> [Task objective]: Scan the records below for the line containing "const [holdX, holdZ]" and the line containing "obj.parent = None". Copy both, plus every line between, exactly.

> [Entries]:
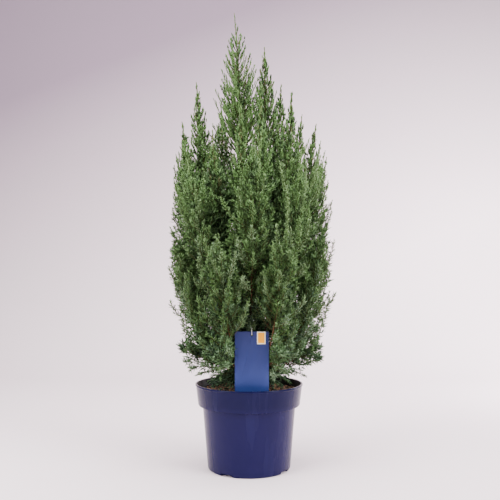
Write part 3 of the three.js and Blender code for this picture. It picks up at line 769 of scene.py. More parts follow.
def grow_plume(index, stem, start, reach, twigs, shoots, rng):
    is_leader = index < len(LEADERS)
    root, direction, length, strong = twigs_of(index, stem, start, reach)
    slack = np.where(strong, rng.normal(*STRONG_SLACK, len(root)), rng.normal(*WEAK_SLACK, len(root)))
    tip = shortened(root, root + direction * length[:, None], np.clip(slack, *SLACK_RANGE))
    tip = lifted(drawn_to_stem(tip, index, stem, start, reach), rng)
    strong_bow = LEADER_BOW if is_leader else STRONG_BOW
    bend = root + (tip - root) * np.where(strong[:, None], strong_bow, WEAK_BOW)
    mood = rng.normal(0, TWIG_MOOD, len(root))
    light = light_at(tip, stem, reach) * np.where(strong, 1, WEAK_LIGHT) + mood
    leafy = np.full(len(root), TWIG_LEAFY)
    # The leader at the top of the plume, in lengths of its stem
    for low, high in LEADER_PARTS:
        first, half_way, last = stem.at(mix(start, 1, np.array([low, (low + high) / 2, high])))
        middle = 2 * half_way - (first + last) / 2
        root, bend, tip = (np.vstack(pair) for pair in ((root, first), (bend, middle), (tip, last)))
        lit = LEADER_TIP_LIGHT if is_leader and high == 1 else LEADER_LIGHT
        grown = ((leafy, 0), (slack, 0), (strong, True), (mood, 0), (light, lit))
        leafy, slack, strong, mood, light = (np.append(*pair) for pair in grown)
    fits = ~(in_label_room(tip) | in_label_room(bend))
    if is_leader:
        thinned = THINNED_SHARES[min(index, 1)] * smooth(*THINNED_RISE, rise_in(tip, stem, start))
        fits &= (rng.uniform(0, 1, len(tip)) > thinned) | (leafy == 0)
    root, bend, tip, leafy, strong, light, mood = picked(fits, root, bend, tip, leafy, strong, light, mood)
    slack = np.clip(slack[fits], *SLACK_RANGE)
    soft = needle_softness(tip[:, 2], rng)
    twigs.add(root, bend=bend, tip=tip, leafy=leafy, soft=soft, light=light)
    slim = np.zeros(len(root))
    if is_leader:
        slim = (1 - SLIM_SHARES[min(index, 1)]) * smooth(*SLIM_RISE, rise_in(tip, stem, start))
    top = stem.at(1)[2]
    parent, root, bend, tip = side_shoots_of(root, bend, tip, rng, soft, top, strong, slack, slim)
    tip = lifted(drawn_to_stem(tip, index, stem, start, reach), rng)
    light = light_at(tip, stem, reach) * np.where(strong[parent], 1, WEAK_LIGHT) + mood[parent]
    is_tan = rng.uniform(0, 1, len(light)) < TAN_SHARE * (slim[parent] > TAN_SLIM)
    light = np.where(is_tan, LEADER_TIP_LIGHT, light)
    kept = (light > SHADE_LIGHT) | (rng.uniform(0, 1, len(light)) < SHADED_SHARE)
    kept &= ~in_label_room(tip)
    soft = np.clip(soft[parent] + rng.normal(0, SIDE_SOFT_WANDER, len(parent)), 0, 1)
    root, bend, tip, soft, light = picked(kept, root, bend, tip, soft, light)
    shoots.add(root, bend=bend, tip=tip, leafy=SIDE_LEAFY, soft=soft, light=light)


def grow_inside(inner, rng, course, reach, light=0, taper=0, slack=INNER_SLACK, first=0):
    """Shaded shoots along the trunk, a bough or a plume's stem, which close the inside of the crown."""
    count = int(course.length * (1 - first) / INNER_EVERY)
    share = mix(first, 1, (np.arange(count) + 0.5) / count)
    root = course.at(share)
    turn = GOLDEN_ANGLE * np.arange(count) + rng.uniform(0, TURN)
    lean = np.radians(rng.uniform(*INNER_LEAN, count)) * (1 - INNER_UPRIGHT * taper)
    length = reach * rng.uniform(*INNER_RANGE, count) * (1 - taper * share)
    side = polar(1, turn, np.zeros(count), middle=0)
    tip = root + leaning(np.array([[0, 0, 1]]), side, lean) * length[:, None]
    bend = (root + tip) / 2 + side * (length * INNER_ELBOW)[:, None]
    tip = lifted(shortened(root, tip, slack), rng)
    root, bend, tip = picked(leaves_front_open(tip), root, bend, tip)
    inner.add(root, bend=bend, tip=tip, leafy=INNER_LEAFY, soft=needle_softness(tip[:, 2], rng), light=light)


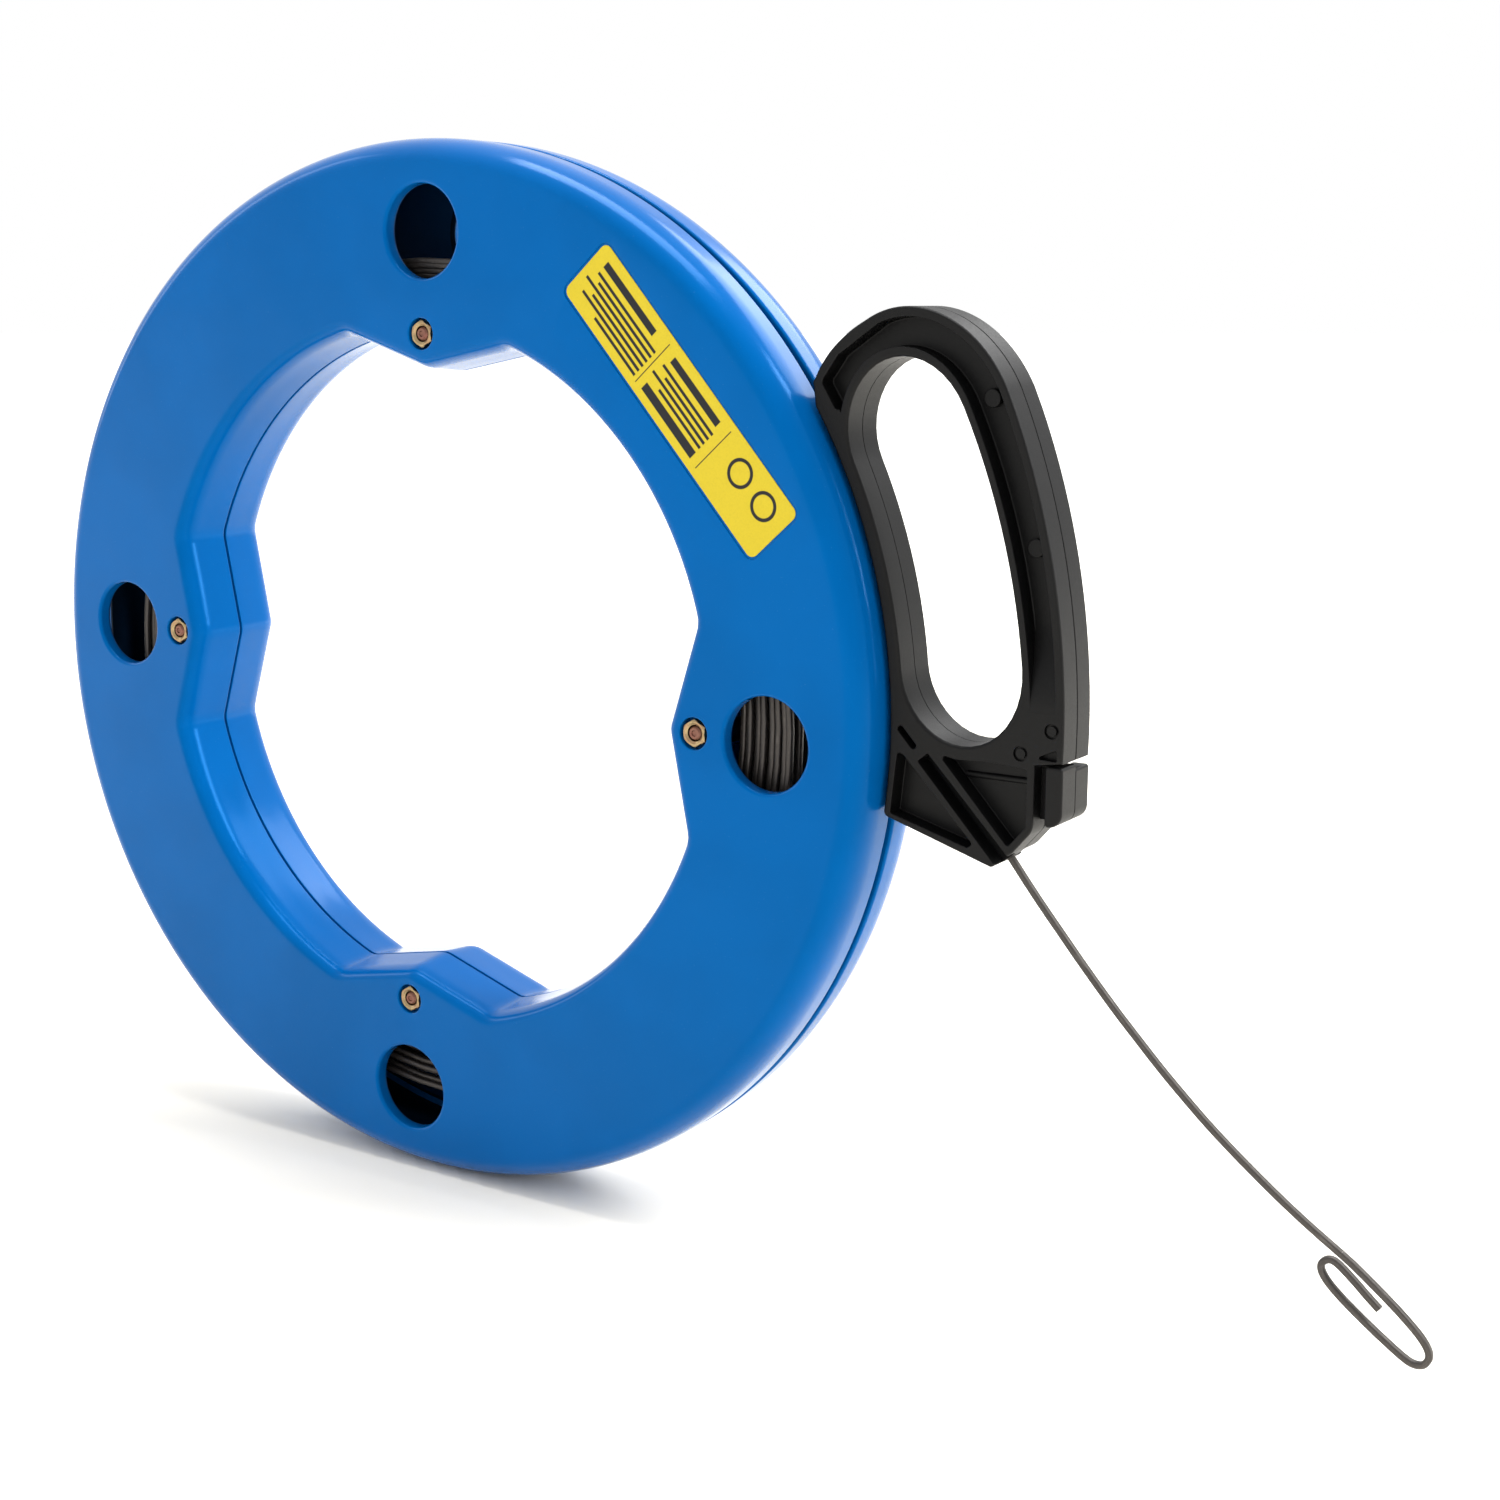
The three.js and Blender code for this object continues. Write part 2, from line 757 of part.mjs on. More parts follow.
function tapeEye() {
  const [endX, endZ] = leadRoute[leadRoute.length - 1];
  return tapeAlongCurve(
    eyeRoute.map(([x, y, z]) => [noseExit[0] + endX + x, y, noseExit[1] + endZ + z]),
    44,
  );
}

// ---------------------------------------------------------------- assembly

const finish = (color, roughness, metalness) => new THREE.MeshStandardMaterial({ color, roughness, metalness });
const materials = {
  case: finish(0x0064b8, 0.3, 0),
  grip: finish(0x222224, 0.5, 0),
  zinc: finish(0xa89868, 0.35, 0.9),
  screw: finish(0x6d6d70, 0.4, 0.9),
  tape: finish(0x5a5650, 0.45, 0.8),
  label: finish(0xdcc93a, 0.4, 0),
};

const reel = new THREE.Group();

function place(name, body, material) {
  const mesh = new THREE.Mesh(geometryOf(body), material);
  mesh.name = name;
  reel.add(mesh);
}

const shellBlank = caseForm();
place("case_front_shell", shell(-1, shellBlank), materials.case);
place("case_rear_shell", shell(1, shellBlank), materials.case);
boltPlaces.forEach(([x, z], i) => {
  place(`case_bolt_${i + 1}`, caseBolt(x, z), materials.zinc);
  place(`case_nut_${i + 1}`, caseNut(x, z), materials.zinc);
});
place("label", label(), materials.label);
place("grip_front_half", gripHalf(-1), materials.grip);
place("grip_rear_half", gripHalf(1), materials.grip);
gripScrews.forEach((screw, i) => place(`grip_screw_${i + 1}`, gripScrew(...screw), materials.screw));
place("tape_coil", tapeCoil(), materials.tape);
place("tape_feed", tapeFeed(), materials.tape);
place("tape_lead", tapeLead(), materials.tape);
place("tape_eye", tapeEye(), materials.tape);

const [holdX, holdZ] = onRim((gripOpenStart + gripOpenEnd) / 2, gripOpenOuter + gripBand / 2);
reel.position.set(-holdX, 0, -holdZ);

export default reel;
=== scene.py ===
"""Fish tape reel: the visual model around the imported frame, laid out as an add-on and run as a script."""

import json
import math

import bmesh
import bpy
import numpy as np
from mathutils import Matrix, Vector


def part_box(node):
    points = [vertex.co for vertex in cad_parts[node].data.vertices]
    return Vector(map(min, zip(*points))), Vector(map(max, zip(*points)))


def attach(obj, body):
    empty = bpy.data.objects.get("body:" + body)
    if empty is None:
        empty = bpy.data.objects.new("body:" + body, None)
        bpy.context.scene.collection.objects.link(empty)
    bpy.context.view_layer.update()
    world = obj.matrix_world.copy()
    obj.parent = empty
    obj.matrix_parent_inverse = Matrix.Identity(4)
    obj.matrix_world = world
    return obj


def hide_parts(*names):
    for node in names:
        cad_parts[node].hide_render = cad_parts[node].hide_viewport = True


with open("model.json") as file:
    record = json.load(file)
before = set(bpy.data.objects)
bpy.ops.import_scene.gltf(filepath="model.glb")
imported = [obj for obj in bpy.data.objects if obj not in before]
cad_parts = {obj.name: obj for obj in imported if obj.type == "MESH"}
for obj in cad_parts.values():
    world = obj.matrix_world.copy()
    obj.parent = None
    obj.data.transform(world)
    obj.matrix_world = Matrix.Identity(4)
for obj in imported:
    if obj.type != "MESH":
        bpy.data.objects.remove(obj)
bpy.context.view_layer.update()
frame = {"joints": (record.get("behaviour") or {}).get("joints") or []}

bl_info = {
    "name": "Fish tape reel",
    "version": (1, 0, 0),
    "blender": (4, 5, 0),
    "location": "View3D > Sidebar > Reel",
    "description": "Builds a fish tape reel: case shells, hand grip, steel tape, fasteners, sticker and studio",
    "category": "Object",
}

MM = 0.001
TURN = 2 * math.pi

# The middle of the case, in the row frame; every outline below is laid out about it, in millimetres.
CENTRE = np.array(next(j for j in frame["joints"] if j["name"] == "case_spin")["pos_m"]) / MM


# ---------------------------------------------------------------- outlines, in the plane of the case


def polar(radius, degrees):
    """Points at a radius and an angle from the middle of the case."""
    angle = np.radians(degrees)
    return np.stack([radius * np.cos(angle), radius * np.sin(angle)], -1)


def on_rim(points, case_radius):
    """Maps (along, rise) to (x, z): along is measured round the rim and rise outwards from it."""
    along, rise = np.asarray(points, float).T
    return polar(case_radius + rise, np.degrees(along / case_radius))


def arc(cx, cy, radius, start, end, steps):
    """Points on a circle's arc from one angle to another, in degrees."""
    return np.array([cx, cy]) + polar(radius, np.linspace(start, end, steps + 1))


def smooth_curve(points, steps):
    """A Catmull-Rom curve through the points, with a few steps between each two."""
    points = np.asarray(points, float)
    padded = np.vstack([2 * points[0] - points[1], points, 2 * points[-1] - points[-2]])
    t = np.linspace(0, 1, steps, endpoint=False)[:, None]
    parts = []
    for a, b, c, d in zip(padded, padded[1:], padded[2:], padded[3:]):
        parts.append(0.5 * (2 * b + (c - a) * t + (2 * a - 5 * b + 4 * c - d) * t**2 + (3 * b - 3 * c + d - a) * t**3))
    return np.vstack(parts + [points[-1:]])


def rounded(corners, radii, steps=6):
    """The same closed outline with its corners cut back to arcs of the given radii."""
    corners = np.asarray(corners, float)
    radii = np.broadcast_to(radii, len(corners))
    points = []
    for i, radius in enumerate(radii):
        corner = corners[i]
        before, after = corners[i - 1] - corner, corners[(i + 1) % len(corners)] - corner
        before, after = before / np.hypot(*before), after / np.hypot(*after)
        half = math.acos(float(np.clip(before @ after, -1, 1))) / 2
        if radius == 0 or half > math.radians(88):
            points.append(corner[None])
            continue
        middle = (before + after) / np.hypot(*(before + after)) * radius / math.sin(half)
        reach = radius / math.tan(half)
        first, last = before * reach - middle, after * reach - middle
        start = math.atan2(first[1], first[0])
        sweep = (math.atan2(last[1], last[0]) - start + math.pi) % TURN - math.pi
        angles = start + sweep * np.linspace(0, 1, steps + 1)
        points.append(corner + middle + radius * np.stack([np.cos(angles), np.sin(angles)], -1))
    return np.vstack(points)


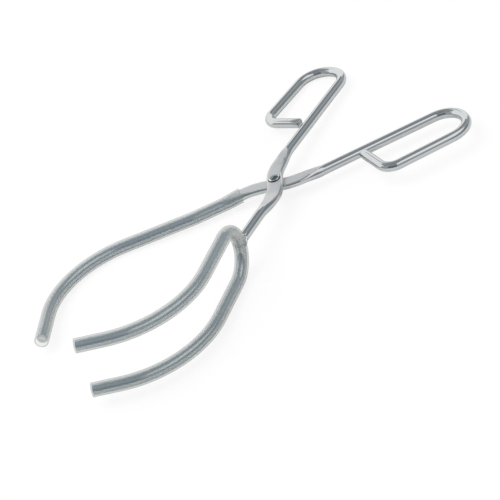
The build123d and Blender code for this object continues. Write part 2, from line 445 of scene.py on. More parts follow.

> [Reply]:
const [holdX, holdZ] = onRim((gripOpenStart + gripOpenEnd) / 2, gripOpenOuter + gripBand / 2);
reel.position.set(-holdX, 0, -holdZ);

export default reel;
=== scene.py ===
"""Fish tape reel: the visual model around the imported frame, laid out as an add-on and run as a script."""

import json
import math

import bmesh
import bpy
import numpy as np
from mathutils import Matrix, Vector


def part_box(node):
    points = [vertex.co for vertex in cad_parts[node].data.vertices]
    return Vector(map(min, zip(*points))), Vector(map(max, zip(*points)))


def attach(obj, body):
    empty = bpy.data.objects.get("body:" + body)
    if empty is None:
        empty = bpy.data.objects.new("body:" + body, None)
        bpy.context.scene.collection.objects.link(empty)
    bpy.context.view_layer.update()
    world = obj.matrix_world.copy()
    obj.parent = empty
    obj.matrix_parent_inverse = Matrix.Identity(4)
    obj.matrix_world = world
    return obj


def hide_parts(*names):
    for node in names:
        cad_parts[node].hide_render = cad_parts[node].hide_viewport = True


with open("model.json") as file:
    record = json.load(file)
before = set(bpy.data.objects)
bpy.ops.import_scene.gltf(filepath="model.glb")
imported = [obj for obj in bpy.data.objects if obj not in before]
cad_parts = {obj.name: obj for obj in imported if obj.type == "MESH"}
for obj in cad_parts.values():
    world = obj.matrix_world.copy()
    obj.parent = None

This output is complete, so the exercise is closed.